Even with Watson, who uses more of a conventional spread offense, the Panthers appear to still do most of the things they have in the past. Though Pitt is undecided on two quarterbacks going into Saturday, Johnson expects it to be much of the same.

“Yeah, they’re a little different than what I call the NCAA offense,” Johnson said of Pitt’s offensive attack. “They have a lot of option principles in what they do, a lot of reads, trying to get leverage, trying to get numbers on you.”

Senior safety Corey Griffin weighed in on the comparison of Pitt’s offense last season with this season’s.

“They’re definitely similar to last year,” Griffin said. “They have all the eye candy. They have great players. A friend of mine plays for them, No. 85 Jester Weah, so it’s going to be fun competing against him as well.”

Pitt shows many different looks to get the ball into the hands of a large number of players. Through three games, nine Panthers have recorded carries and 11 have caught passes. By comparison, in two games for Tech’s option attack, eight players have carried the ball and five have recorded receptions.

Canada’s unique style often used large, monster packages that featured multiple tight ends and a fullback while keeping a receiver out wide. With pre-snap motions and misdirection, the Panthers liked a smash-mouth running style and worked to get their playmakers outside in space with so much focus being on the inside.

Eye candy must have been a term used frequently in preparation, because following Griffin’s reference to it, senior defensive end KeShun Freeman also noted it when talking about the preparation for Pitt.

“You just have to be disciplined and everything,” Freeman said. “You just have to know that if you’re going to check something, check it. If not, just play your keys and do what you have to do because they’re going to definitely throw a lot of eye candy at you, but you just have to be disciplined and play your keys and play your part.”

Defensive end Anree Saint-Amour, who’s coming off a career game against Jacksonville State with two sacks, kept the trend going as he talked about the game plan against the Panthers.

“Just checking where the tight end is at, making sure you know the reverse is coming, just making sure where you’re at,” Saint-Amour said. “Because the coaches do a good job with the plays and everything and teaching us our technique. It kind of puts us in position to make the play, so we don’t get sucked up in all the eye candy. As long as we keep disciplined and do what the coaches tell us to do, we should be fine.”

When news arrived that the Central Florida game scheduled for last weekend was canceled, Tech was able to shift attention to the Pitt game earlier than expected. While the coaching staff gave the players the weekend off to rest, some of the defense -- notably the defensive line -- planned extra preparation for the Panthers. Defensive tackle Brentavious Glanton said he expected the unit to come in for film work on Friday and Saturday. Freeman confirmed Tuesday that the work was put in to be ready for a key divisional matchup.

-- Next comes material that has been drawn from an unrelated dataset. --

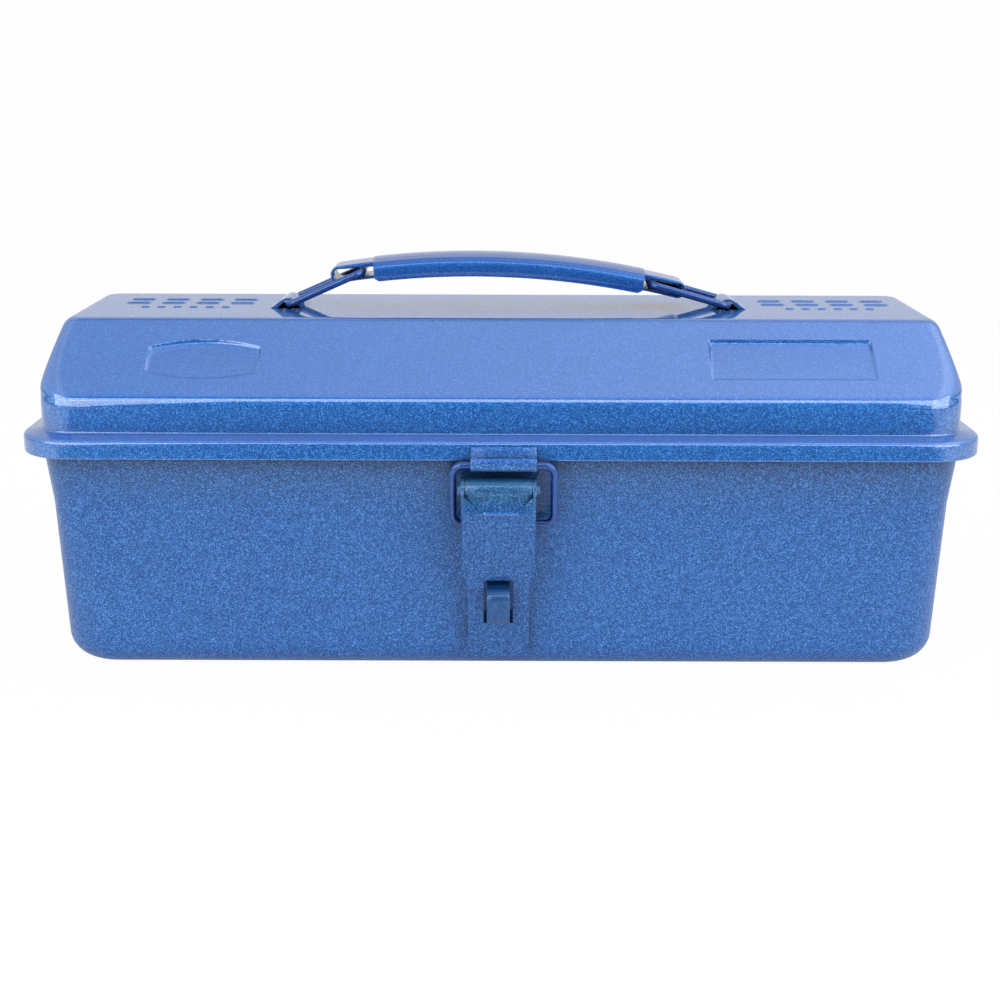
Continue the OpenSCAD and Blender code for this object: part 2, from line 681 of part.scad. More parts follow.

“We’ve been doing a lot of preparations,” Freeman said. “We’ve been watching their film and everything, making sure that we know exactly what they’ve done in the past few games. We even went as far back to the 2015 game and last year’s game, just to see some of the things they’ve done in the past … some of the plays that they’ve made, and we’re just going into the game making sure that we have a play, a person, for each kind of play.”